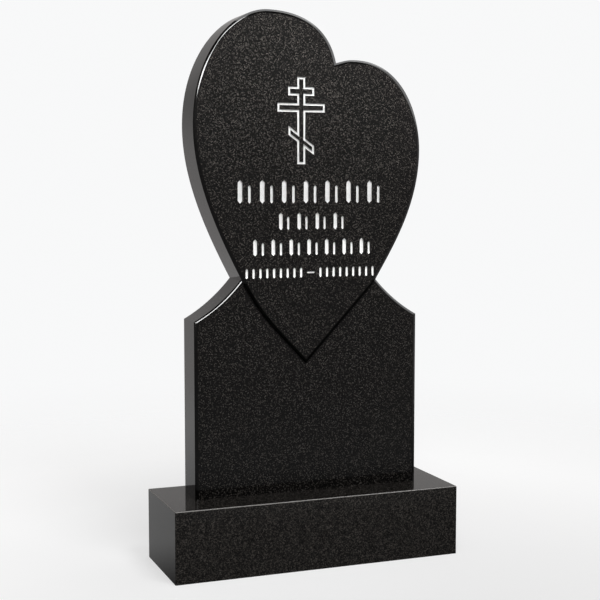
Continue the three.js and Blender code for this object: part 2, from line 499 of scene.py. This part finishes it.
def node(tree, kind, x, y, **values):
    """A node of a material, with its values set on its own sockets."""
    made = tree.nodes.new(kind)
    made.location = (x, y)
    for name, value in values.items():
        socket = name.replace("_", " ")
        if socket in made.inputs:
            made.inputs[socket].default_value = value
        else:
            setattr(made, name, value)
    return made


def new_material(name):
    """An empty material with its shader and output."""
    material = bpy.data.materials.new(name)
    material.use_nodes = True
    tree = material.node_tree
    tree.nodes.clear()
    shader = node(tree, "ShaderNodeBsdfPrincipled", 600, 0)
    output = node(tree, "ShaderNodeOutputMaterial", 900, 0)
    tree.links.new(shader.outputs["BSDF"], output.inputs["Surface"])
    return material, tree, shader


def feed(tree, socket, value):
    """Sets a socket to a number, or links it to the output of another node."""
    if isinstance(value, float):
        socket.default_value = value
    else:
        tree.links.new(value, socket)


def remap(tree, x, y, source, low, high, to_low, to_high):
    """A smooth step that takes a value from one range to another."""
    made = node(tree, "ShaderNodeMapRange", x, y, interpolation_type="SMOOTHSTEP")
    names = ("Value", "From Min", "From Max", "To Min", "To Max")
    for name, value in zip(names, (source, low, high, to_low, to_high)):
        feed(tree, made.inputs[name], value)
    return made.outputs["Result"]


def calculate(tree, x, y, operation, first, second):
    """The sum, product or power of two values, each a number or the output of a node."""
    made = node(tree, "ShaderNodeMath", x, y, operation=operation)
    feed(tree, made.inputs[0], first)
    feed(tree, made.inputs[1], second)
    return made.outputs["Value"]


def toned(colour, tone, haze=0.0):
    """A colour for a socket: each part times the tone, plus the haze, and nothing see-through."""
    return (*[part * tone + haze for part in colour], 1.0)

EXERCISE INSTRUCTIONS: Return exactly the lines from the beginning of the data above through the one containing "return material, tree, shader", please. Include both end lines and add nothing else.

RESULT BELOW:
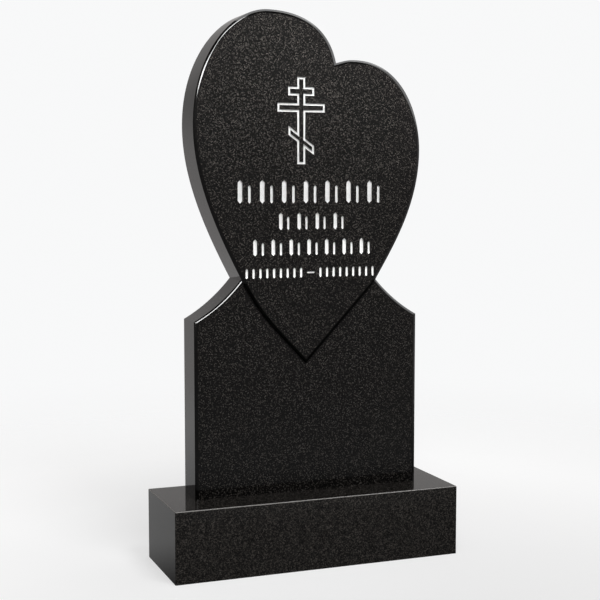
Continue the three.js and Blender code for this object: part 2, from line 499 of scene.py. This part finishes it.
def node(tree, kind, x, y, **values):
    """A node of a material, with its values set on its own sockets."""
    made = tree.nodes.new(kind)
    made.location = (x, y)
    for name, value in values.items():
        socket = name.replace("_", " ")
        if socket in made.inputs:
            made.inputs[socket].default_value = value
        else:
            setattr(made, name, value)
    return made


def new_material(name):
    """An empty material with its shader and output."""
    material = bpy.data.materials.new(name)
    material.use_nodes = True
    tree = material.node_tree
    tree.nodes.clear()
    shader = node(tree, "ShaderNodeBsdfPrincipled", 600, 0)
    output = node(tree, "ShaderNodeOutputMaterial", 900, 0)
    tree.links.new(shader.outputs["BSDF"], output.inputs["Surface"])
    return material, tree, shader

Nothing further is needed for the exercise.